With the release of Legendary Entertainment’s landmark film “42” this spring, the worlds of movies and baseball came together for fans across the globe.
Now Cooperstown visitors will have a chance to celebrate producer Thomas Tull’s epic work at the 2013 Baseball Hall of Fame Film Festival. The Film Festival will get under way at 7 p.m. Friday, Sept. 27 with a screening of “42”, which has earned praise from critics and fans for its portrayal of Jackie Robinson’s groundbreaking path to the big leagues.
The National Baseball Hall of Fame and Museum will recognize the twin traditions of baseball and film when, for the eighth consecutive year, it hosts the Baseball Film Festival in Cooperstown, Sept. 27-29. Eleven films, with themes ranging from legendary fan Johnny Sylvester to the inspiring play of Beep Ball athletes, will be screened on Friday, Saturday and Sunday, Sept. 27, 28 and 29, as filmmakers and fans celebrate the timeless connection between baseball and the big screen. All films will be shown in the Hall of Fame’s Grandstand Theater and Bullpen Theater.
Tickets for the screening of Film Festival entries, including “42”, are free of charge but limited and must be reserved. Admission to the museum is required for films shown during regular hours. Members can reserve their tickets starting Sept. 9, and any remaining seats will be made available to the general public beginning Sept. 23 by calling the membership department at 547-0397 or visiting the membership desk in the museum.

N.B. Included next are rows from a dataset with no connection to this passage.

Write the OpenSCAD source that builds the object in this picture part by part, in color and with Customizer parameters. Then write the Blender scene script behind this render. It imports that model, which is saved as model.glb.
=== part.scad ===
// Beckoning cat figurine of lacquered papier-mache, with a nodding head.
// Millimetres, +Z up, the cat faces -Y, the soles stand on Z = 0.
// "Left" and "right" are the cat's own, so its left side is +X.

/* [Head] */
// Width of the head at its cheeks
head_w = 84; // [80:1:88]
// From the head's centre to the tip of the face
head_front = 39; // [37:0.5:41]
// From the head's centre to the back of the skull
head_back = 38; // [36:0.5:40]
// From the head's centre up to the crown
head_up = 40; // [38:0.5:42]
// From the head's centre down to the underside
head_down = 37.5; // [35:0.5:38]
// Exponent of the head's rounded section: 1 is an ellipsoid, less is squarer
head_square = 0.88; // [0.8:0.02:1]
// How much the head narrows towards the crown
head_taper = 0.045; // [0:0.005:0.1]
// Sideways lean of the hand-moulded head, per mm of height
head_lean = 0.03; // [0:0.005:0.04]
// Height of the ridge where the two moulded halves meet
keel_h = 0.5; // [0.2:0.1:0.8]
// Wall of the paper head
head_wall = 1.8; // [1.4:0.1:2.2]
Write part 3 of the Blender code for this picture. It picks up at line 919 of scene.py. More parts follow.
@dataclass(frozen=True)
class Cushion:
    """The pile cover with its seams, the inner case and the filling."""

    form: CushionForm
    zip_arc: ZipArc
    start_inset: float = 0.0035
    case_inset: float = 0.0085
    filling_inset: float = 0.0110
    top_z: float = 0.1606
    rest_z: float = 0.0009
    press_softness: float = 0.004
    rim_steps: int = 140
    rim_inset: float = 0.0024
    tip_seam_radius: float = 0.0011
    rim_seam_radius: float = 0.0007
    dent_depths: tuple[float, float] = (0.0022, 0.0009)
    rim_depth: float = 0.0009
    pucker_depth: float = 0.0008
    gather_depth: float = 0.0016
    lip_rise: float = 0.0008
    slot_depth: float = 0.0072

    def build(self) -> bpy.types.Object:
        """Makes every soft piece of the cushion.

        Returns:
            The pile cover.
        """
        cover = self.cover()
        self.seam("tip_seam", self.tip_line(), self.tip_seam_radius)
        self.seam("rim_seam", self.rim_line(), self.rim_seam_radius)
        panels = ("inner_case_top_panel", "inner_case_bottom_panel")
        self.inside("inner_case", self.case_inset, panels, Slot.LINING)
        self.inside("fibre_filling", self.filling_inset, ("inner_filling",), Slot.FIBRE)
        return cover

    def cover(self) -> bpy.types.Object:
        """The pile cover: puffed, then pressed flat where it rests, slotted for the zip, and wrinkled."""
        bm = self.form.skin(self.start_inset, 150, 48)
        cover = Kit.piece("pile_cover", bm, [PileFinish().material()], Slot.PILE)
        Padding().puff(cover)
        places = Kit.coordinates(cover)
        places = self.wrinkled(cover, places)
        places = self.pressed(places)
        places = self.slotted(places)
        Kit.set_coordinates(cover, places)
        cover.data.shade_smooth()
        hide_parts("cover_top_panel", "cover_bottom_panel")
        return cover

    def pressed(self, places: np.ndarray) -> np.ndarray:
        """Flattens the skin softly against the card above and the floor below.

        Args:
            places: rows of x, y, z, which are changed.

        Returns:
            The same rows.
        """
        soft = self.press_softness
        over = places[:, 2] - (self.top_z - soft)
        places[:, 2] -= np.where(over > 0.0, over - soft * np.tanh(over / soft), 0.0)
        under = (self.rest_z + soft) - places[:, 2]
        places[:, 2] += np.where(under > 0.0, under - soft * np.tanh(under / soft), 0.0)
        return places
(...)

Films are shown during six blocks throughout the weekend. A complete list of the films to be screened during the weekend includes:
Friday, Sept. 27, 7 p.m., Grandstand Theater
42 (128 min.)
In 1946, Jackie Robinson is a Negro League baseball player who never takes racism lying down. Branch Rickey is a Major League executive with a bold idea. Rickey recruits Robinson to break the unspoken color line as the first modern African-American big league player. As both anticipate, this proves a major challenge for Robinson and his family as they endure unrelenting racist hostility on and off the field, from players and fans alike. As Robinson struggles against his nature to endure such abuse without complaint, he finds allies and hope where he least expects it.